Like Fred Karger, Buddy Roemer did better in Puerto Rico then he has in any other primary contest so far this cycle, and like Karger, Roemner can claim to have done better than a couple of the GOP candidates who have been invited to the debates and are still considered contenders. In Roemer's case, he managed to beat Newt Gingrich: Former Louisiana Gov. Buddy Roemer finished third -- behind only former Massachusetts Gov. Mitt Romney and former Pennsylvania Sen. Rick Santorum, and ahead of former House Speaker Newt Gingrich and with nearly twice as many votes as Texas Rep. Ron Paul. In fact, Roemer, without spending a penny or any time in the island commonwealth, trailed Santorum, who spent two crucial days last week campaigning there, by less than six percentage points, while Santorum trailed Romney by nearly 75 percentage points. Honestly, this was not a bad showing from someone who up and quit the GOP, unless you're going to be a stickler and point out that "Roemer's vote total was not monumental. He received 2,638 votes, or 2.21 percent of those cast." Fine. Be a stickler.
Fred Karger spent time and resources in Puerto Rico last week, in an effort to gain some steam midway through the primary process, and...well, he managed to beat Ron Paul, anyway! This was a good enough finish to inspire a celebratory tweet: "LOOKS [sic] WE BEAT RON PAUL IN TODAY'S PUERTO RICO PRIMARY." That was basically the positive he could take away from a fifth place finish. Still, at least Karger can say he beat someone who was still actually running for president. What's up next for Karger? Mainly, peripatetic travels across the country ahead of some of the remaining primaries where he's gotten on the ballot. A campaign email describes his future schedule: "This week we hit the ground running. Today, it's back home to California (June 5th Primary), Las Vegas (Republican Jewish Coalition Meeting), New York (Media Interviews) and Maryland (April 3rd Primary). We definitely have some Big Mo = Momentum, going into the remaining state primaries."
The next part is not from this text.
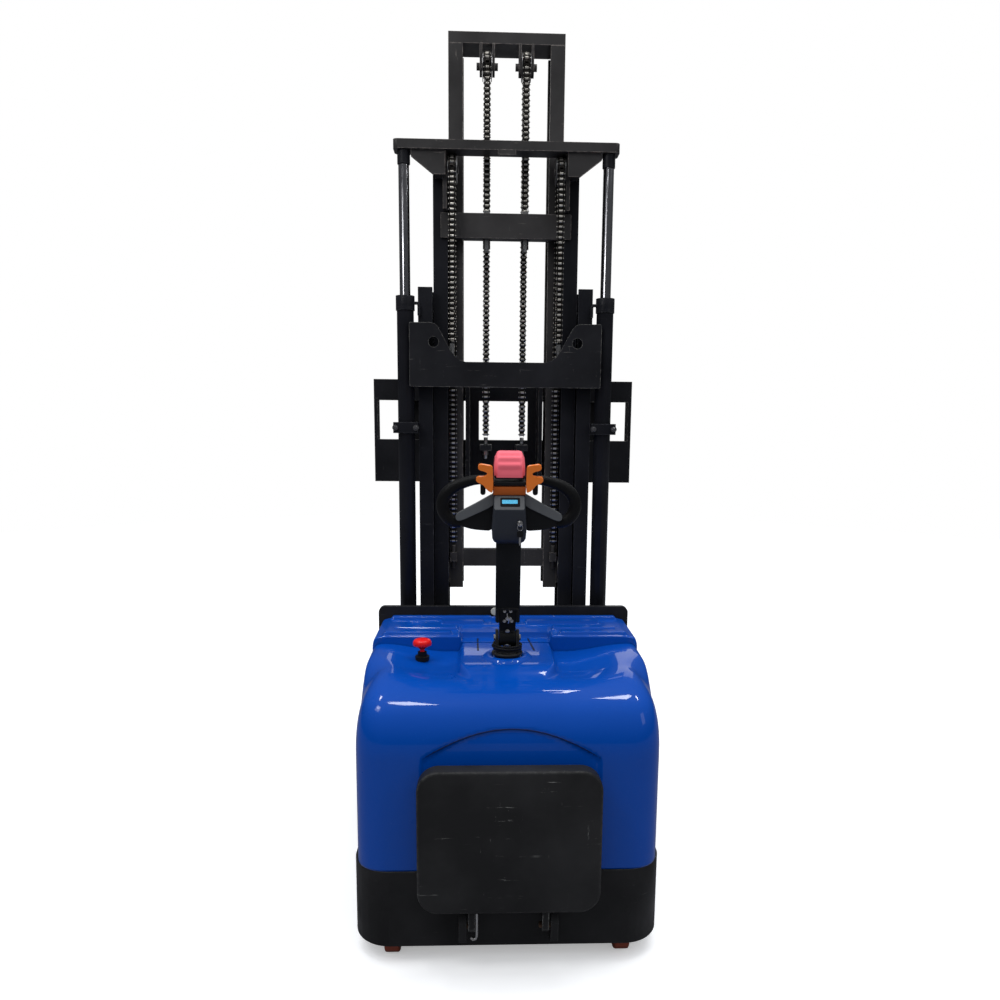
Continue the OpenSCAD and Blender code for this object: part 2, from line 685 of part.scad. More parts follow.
// The lift-off battery cover, notched over the pad, with ribs and a dished corner on top.
module battery_cover() color([0.0, 0.2, 0.6]) {
    y0 = cover_seam_y + 3;
    y1 = bulkhead_y - 2;
    z0 = side_top + 2;
    notch = [[-pad_half - 3, y0 - 1, z0 - 1], [pad_half + 3, y0 + cover_notch + 3, cover_top + 10]];
    difference() {
        intersection() {
            translate([0, y1, 0]) rotate([90, 0, 0]) linear_extrude(y1 - y0) cover_rear(0);
            span([-half, y0, z0], [half, y1, cover_top + 1]);
        }
        difference() {
            translate([0, y1 - 12, 0]) rotate([90, 0, 0]) linear_extrude(y1 - y0 - 24) cover_rear(14);
            span([-pad_half - 15, y0 - 1, z0 - 1], [pad_half + 15, y0 + cover_notch + 15, cover_top + 10]);
        }
        span(notch[0], notch[1]);
        translate([-250, y1 - 50, cover_top - 7]) cylinder(h = 20, r = 26);
        span([-40, y1 - 100, cover_top - 7], [40, y1 + 1, cover_top + 5]);
    }
    both_sides() for (y = [y1 - 86, y1 - 176])
        span([150, y, cover_top - 1], [310, y + 34, cover_top + 6]);
}

// ---------- inside the body ----------

module battery_pack() color([0.1, 0.1, 0.11]) {
    y0 = cover_seam_y + 14;
    y1 = bulkhead_y - 14;
    span([-340, y0, deck_z + 11], [340, y1, 630]);
    for (i = [-2 : 2], y = [y0 + 50, y1 - 50])
        translate([i * 130, y, 629]) cylinder(h = 22, r = 22);
}

// Pump motor, tank, valve block and motor controller.
module power_unit() color([0.12, 0.12, 0.13]) {
    span([-350, rear_y + 110, deck_z + 11], [-205, rear_y + 330, 430]);
    translate([-280, rear_y + 220, 429]) cylinder(h = 150, r = 56);
    span([-330, rear_y + 170, 578], [-230, rear_y + 270, 620]);
    span([210, rear_y + 120, deck_z + 11], [350, rear_y + 330, 500]);
    for (i = [0 : 5]) span([224 + i * 20, rear_y + 130, 499], [232 + i * 20, rear_y + 320, 530]);
}

module estop_base() color([0.05, 0.05, 0.05]) translate([estop_x, estop_y, 0]) difference() {
    union() {
        translate([0, 0, 738]) cylinder(h = 26, r = estop_r);
        translate([0, 0, 712]) cylinder(h = 53, r = 11.5);
    }
    translate([0, 0, 734]) cylinder(h = 40, r = 8);
}

module estop_knob() color([0.75, 0.05, 0.05]) translate([estop_x, estop_y, 0]) {
    translate([0, 0, 744]) cylinder(h = 43, r = 7.95);
    translate([0, 0, 772]) cylinder(h = 16, r = 17);
    translate([0, 0, 786]) intersection() {
        cylinder(h = 17, r = 26);
        translate([0, 0, -28]) sphere(r = 45);
    }
}

// ---------- drive and tiller ----------

// The turntable, gearbox, traction motor and steering shaft.
module drive_unit() color([0.1, 0.1, 0.11]) translate([0, steer_y, 0]) {
    translate([0, 0, 296]) cylinder(h = 30, r = 95);
    translate([0, 0, 262]) cylinder(h = 35, r = 120);
    translate([0, 0, 326]) cylinder(h = 250, r = 88);
    translate([0, 0, 576]) cylinder(h = 60, r = 60);
    translate([0, 0, 636]) cylinder(h = 60, r = 34);
    span([42, -70, 60], [92, 70, 262.5]);
    x_rod(-39, 43, 0, drive_wheel_r, 22);
}

module drive_wheel() color([0.5, 0.2, 0.12]) translate([0, steer_y, 0]) difference() {
    x_rod(-39, 39, 0, drive_wheel_r, drive_wheel_r);
    x_rod(-40, 40, 0, drive_wheel_r, 22 + running);
}

// The steering head that turns the drive unit and carries the tilting pivot.
module tiller_base() color([0.06, 0.06, 0.07]) translate([0, steer_y, 0]) {
    translate([0, 0, 696]) cylinder(h = 74, r = 34);
    translate([0, 0, 768]) cylinder(h = 8, r = 44);
    both_sides() difference() {
        union() {
            span([24, -24, 775], [34, 24, pivot_z]);
            x_rod(24, 34, 0, pivot_z, 24);
        }
        x_rod(23, 35, 0, pivot_z, 10 + running);
    }
}

// Places its children in the tiller's own frame, with z along the column.
module on_tiller() translate([0, steer_y, pivot_z]) rotate([tiller_lean, 0, 0]) children();

module tiller_column() color([0.06, 0.06, 0.07]) on_tiller() {
    x_rod(-38, 38, 0, 0, 10);
    difference() {
        union() {
            x_rod(-23.5, 23.5, 0, 0, 24);
            span([-23.5, -18, 0], [23.5, 18, 60]);
            span([-32, -20, 52], [32, 20, 288]);
        }
        x_rod(-24, 24, 0, 0, 10);
    }
}

module tiller_head() color([0.3, 0.31, 0.33]) on_tiller()
    translate([-head_half, 0, 0]) rotate([90, 0, 90]) linear_extrude(2 * head_half)
        polygon([[-30, 288], [-46, 300], [-52, 386], [-24, 421], [-24, head_top], [50, head_top],
                 [54, 440], [50, 380], [30, 300], [22, 288]]);

// One side of the handle: the round grip, its root and the flat arm below it.
module handle_side() {
    r = 15.5;
    bend = 72;
    cx = handle_half - r - bend - 9;
    cz = 380;
    translate([cx, 0, cz]) rotate([90, 0, 0]) rotate([0, 0, -35])
        rotate_extrude(angle = 150) translate([bend, 0]) circle(r = r);
    x_rod(head_half + 0.2, cx + bend * cos(115) + 2, 0, cz + bend * sin(115), r);
    translate([0, 15, 0]) rotate([90, 0, 0]) linear_extrude(30)
        polygon([[head_half + 0.2, 426], [head_half + 0.2, 318], [cx + 48, 326], [cx + 64, 338],
                 [cx + 50, 354], [cx + 30, 368]]);
}

module tiller_handle() color([0.04, 0.04, 0.04]) on_tiller() both_sides() handle_side();

// The soft pad that reverses the truck when it is pressed.
module belly_button() color([0.85, 0.35, 0.42]) on_tiller()
    intersection() {
        translate([0, 12, 487]) rotate([0, 90, 0]) cylinder(h = 86, r = 48, center = true);
        span([-43, -36, head_top + 6.4], [43, 60, 540]);
    }

// The two-armed travel control, joined through the head.
module throttle_wings() color([0.95, 0.4, 0.1]) on_tiller() both_sides() {
    x_rod(head_half + 0.6, head_half + 12, wing_y, wing_z, 9);
    span([head_half + 2, wing_y - 9, wing_z], [head_half + 14, wing_y + 8, 505]);
    span([head_half + 2, wing_y - 12, 482], [84, wing_y + 8, 505]);
    span([head_half + 2, wing_y - 14, 463], [88, wing_y + 6, 474]);
}

// The key and its bow, on the right of the head.
module key() color([0.6, 0.6, 0.62]) on_tiller() {
    y_rod(key_x, -66, -53, key_z, 7);
    span([key_x - 2, -76, key_z - 20], [key_x + 2, -62, key_z + 5]);
}

// ---------- wheels ----------

// The casters trail towards the rear.
module caster_place(side) on_side(side)
    translate([caster_x, caster_y, 0]) rotate([0, 0, 180]) children();

module caster_fork(side) color([0.08, 0.08, 0.09]) caster_place(side) {
    translate([0, 0, deck_z - 46]) cylinder(h = 45.5, r = 34);
    translate([0, 0, deck_z - 1]) cylinder(h = 16, r = 12);
    for (sx = [-1, 1])
        span([sx * 26 - 4, caster_trail - 20, caster_r - 16], [sx * 26 + 4, caster_trail + 20, deck_z - 45]);
    span([-30, -26, deck_z - 54], [30, caster_trail + 20, deck_z - 44]);
    x_rod(-26, 26, caster_trail, caster_r, 7);
}

module caster_wheel(side) color([0.45, 0.15, 0.1]) caster_place(side) difference() {
    x_rod(-caster_half, caster_half, caster_trail, caster_r, caster_r);
    x_rod(-caster_half - 1, caster_half + 1, caster_trail, caster_r, 7 + running);
}

// ---------- platform ----------

// The operator platform, folded up behind the body.
module platform_deck() color([0.03, 0.03, 0.03]) {
    back = rear_y - platform_back;
    low = hinge_z + 50;
    tread = 8;
    rim = 24;
    translate([0, back + platform_thick, low + platform_length / 2]) rotate([90, 0, 0]) difference() {
        linear_extrude(platform_thick) round_rect(platform_width, platform_length, 54);
        translate([0, 0, -1]) linear_extrude(platform_thick - tread + 1)
            round_rect(platform_width - 2 * rim, platform_length - 2 * rim, 54 - rim);
    }
    both_sides() {
        difference() {
            union() {
                span([84, rear_y - 54, hinge_z], [106, rear_y - 34, low + 40]);
                x_rod(84, 106, rear_y - 40, hinge_z, 14);
            }
            x_rod(83, 107, rear_y - 40, hinge_z, 8);
        }
        x_rod(82, 134, rear_y - 40, hinge_z, 8);
    }
}

// ---------- assembly ----------

chassis_skirt();
chassis_frame();
bulkhead_plate();
base_frame();
outrigger(-1);  // outrigger_left
outrigger(1);  // outrigger_right
outer_upright(-1);  // outer_upright_left
outer_upright(1);  // outer_upright_right
outer_tie_plate();
chain_a_anchors();
lift_cylinders();
cylinder_clamps();
drive_cover();
battery_cover();
battery_pack();
power_unit();
estop_base();
estop_knob();
chain_a_front();
outer_top_rollers();
mid_upright(-1);  // mid_upright_left
mid_upright(1);  // mid_upright_right
crosshead();
mid_crossbars();
cylinder_rods();
sheaves_a();
chain_a_rear();
chain_b_front();
chain_b_anchors();
mid_bottom_rollers();
mid_top_rollers();
inner_upright(-1);  // inner_upright_left
inner_upright(1);  // inner_upright_right
inner_top_bar();
inner_lower_bar();
sheaves_b();
chain_b_rear();
inner_bottom_rollers();
carriage_frame();
carriage_chain_rods();
carriage_rollers_upper();
carriage_rollers_lower();
fork(-1);  // fork_left
fork(1);  // fork_right
drive_unit();
drive_wheel();
tiller_base();
tiller_column();
tiller_head();
tiller_handle();
belly_button();
throttle_wings();
key();
caster_fork(-1);  // caster_fork_left
caster_fork(1);  // caster_fork_right
caster_wheel(-1);  // caster_wheel_left
caster_wheel(1);  // caster_wheel_right
load_wheel(-1);  // load_wheel_left
load_wheel(1);  // load_wheel_right
platform_deck();
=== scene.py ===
"""The walkie stacker's visual model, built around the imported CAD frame. Metres, row frame."""
import json
import math

import bmesh
import bpy
from mathutils import Matrix, Vector


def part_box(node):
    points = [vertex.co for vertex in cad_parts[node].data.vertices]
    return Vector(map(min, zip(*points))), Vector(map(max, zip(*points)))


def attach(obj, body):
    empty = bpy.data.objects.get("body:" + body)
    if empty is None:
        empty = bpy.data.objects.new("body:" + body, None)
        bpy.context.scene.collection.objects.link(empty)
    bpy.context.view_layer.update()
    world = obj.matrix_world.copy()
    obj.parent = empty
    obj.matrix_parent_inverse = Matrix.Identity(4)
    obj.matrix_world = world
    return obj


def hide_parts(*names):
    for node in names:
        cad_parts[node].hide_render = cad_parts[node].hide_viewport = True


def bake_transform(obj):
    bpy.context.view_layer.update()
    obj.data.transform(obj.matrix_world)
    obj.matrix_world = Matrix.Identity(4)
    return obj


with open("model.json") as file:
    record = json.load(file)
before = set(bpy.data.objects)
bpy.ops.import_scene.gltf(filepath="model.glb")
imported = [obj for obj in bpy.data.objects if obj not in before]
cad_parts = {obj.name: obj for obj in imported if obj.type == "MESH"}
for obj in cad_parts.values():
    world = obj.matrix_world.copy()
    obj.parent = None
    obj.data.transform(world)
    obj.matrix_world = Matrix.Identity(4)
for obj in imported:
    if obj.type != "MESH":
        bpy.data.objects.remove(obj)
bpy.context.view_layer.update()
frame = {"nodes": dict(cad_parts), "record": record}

# ---------- places taken from the frame ----------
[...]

Gary Johnson's been taking his message to both coasts this week, campaigning in Washington State, with a trip to Connecticut planned for next week. In Washington, as is his wont, Johnson defended marijuana legalization, endorsing a measure that will be on the ballot in November seeking that very goal. In his statement of support, Johnson wrote: "We should regulate and tax it like alcohol and tobacco instead of propping up black market profiteers," Johnson explained. He also expressed concern about the thousands of marijuana arrests that occur every year. "We have better uses for our police, courts, and jails." He also won some kind of straw poll that was actually some kind of key party thingy (West Coast Libertarians, y'all!), and this apparently was sufficient to make him "Washington's choice in the Libertarian caucuses." And he's still very excited to have made his party switch -- he says that you can tell this by his T-shirts: Being Libertarian, Johnson said, is "coming out of the closet for me." A few months ago, he wore his first "Libertarian t-shirt. I've never worn a Republican t-shirt. Not once. Because I didn't want to have to defend Republican dogma." His personal stories were intended to convince the room that he's not just a fly-by-night Libertarian, that he's finally come home. It seemed to work. But Johnson's eyes remained fixed on mounting a competitive third party candidacy in November, with the hope of getting to the presidential debates. To that end, he has made three campaign promises for voters to consider: He'd "slash annual federal spending by 43 percent ... largely by reducing military/security spending and converting the largest health-care programs into block grants to states," veto any "legislation that promises to cost more than can be afforded," and ask "Congress to convert federal personal and corporate income taxes to a 'consumption tax' at a flat rate.'"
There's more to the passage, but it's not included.